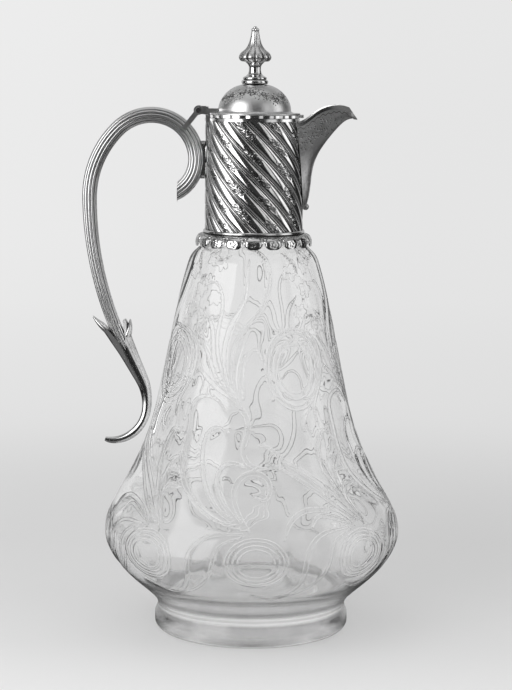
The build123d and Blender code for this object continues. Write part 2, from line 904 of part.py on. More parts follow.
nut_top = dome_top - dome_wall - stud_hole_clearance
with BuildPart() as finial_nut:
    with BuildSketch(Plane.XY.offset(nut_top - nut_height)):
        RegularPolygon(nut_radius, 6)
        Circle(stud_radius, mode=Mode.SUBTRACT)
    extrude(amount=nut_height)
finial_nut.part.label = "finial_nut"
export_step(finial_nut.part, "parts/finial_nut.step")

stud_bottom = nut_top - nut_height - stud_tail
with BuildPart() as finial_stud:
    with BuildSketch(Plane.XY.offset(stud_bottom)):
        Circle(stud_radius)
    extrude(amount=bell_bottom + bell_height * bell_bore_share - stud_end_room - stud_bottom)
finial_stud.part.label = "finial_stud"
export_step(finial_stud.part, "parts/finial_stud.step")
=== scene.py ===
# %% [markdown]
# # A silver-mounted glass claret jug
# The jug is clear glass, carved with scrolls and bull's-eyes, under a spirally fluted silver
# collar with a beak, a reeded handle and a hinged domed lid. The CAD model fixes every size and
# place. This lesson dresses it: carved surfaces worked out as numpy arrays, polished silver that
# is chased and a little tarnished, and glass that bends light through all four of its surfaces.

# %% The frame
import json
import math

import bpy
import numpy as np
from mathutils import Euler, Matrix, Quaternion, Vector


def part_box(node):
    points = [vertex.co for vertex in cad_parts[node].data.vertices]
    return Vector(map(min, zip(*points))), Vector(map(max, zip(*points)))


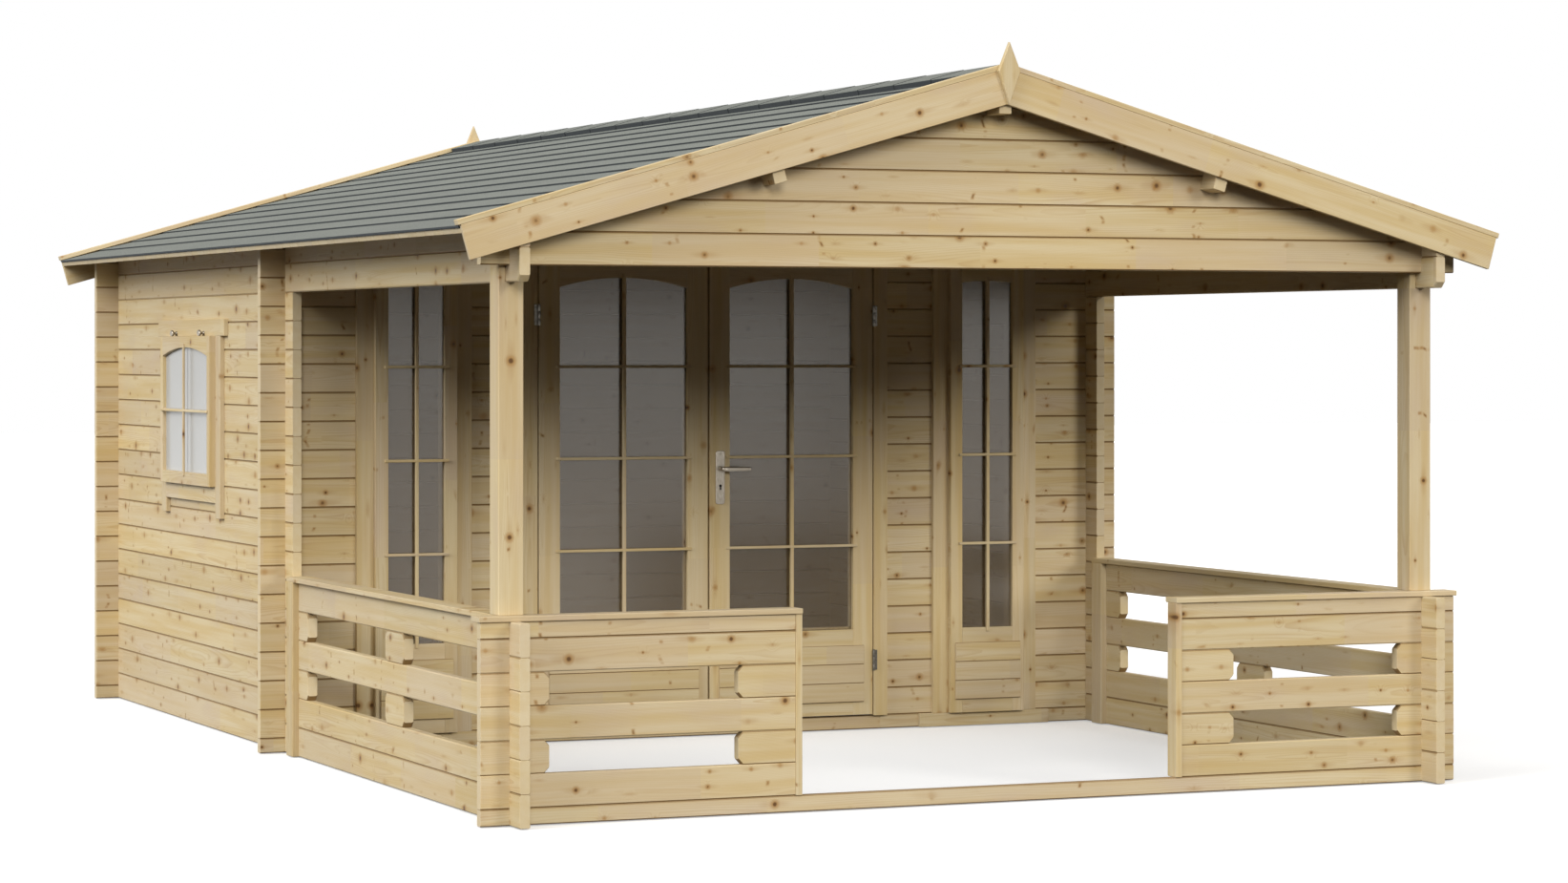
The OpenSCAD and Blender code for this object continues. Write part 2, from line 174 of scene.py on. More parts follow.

━━━━━━━━━━

Aim of the task:
The lines to transcribe begin at the line with "stud_bottom = nut_top" and end at the line with "zip(*points))), Vector(map(max, zip(*points)))"; copy them exactly, both ends included.

The output:
stud_bottom = nut_top - nut_height - stud_tail
with BuildPart() as finial_stud:
    with BuildSketch(Plane.XY.offset(stud_bottom)):
        Circle(stud_radius)
    extrude(amount=bell_bottom + bell_height * bell_bore_share - stud_end_room - stud_bottom)
finial_stud.part.label = "finial_stud"
export_step(finial_stud.part, "parts/finial_stud.step")
=== scene.py ===
# %% [markdown]
# # A silver-mounted glass claret jug
# The jug is clear glass, carved with scrolls and bull's-eyes, under a spirally fluted silver
# collar with a beak, a reeded handle and a hinged domed lid. The CAD model fixes every size and
# place. This lesson dresses it: carved surfaces worked out as numpy arrays, polished silver that
# is chased and a little tarnished, and glass that bends light through all four of its surfaces.

# %% The frame
import json
import math

import bpy
import numpy as np
from mathutils import Euler, Matrix, Quaternion, Vector


def part_box(node):
    points = [vertex.co for vertex in cad_parts[node].data.vertices]
    return Vector(map(min, zip(*points))), Vector(map(max, zip(*points)))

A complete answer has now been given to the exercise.